Obama to comfort families of movie theater victims
(AP) — Once again donning the mantle of consoler-in-chief, President Barack Obama will travel Sunday to Colorado to comfort distraught families of those gunned down in a minute and a half of real-life horror at a midnight movie showing.
While authorities gather evidence on the suspect and the nation tries to fathom what drove the gunman, Obama will meet with loved ones struggling with pain and grief.
"We need to embrace them and let them know we will be there for them as a nation," Obama said Saturday in his weekly radio and Internet address.
The president planned just a brief visit to Colorado — a bit under 2 ½ hours — during which he was also scheduled to meet with local officials in Aurora, where the shots rang out at a multiplex theater early Friday. Twelve of the victims died, 58 were injured.
After the Colorado stop, Obama is flying to San Francisco, where on Monday he'll begin a previously scheduled three-day campaign trip that includes a speech to the Veterans of Foreign Wars in Reno, Nev., multiple fundraisers in California, Oregon and Washington state and a speech to the National Urban League convention in New Orleans.
The shock of Friday's rampage brought the sprawling and sometimes vitriolic presidential campaign to a virtual standstill.
Obama cut short a political trip to Florida to return to Washington. Mitt Romney canceled interviews. Both campaigns pulled ads off the air in Colorado out of respect for the victims.
But with election activities set to resume in the new week, Vice President Joe Biden is speaking to the National Association of Police Organizations in Palm Beach County, Fla., on Monday, and Romney is to address the VFW on Tuesday.
For Obama, the unhappy task of articulating sorrow and loss has become a familiar one.
Indeed, for modern presidents, it's become an accepted facet of the office — and for some, an opportunity for soaring words that rise above the partisan trench warfare of day-to-day governing.

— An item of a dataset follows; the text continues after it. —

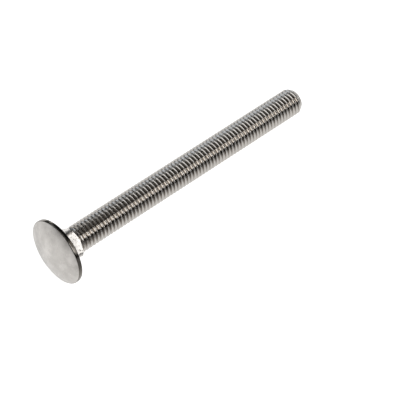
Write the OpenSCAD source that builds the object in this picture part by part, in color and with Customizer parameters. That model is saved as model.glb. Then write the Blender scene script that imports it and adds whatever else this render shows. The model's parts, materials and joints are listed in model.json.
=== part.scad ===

Not 10 months in office, Obama led mourners at a service for victims of the November 2009 Fort Hood shooting, bowing his head before shrines of framed photos and boots belonging to the soldiers among the 13 who perished.
In January of last year, he spoke at a memorial for the six victims killed in Tucson, Ariz., when a gunman attacked Rep. Gabrielle Giffords as she met with constituents.
The following April, when some 300 people were killed in a multi-state outbreak of tornadoes, Obama flew to Tuscaloosa, Ala., to commiserate with residents whose homes were in ruins. A month later, Obama went to Joplin, Mo., after a monster twister claimed 161 lives. This year, he came back on the storm's anniversary to give a commencement speech at Joplin High School.
In between these public observances have been countless private meetings with families of troops who fell in battle in Iraq and Afghanistan.
For Obama, the Colorado visit was to be his second in just over three weeks. Last month, he flew to Colorado Springs to share the pain of homeowners whose houses had been turned to charred heaps by a record outbreak of wildfires.
Obama had already been a frequent Colorado visitor — no surprise given the state's key role in his re-election bid. He won the state by more than 8 percentage points over John McCain four years ago. But neither Obama's nor Romney's camp expects that big a margin this time. Recent polls place Obama's lead inside the margin of error.
But for one more day, at least, electoral considerations remained on the back burner.
"This weekend I hope everyone takes some time for prayer and reflection," Obama said in his Saturday broadcast, "for the victims of this terrible tragedy, for the people who knew them and loved them, for those who are still struggling to recover."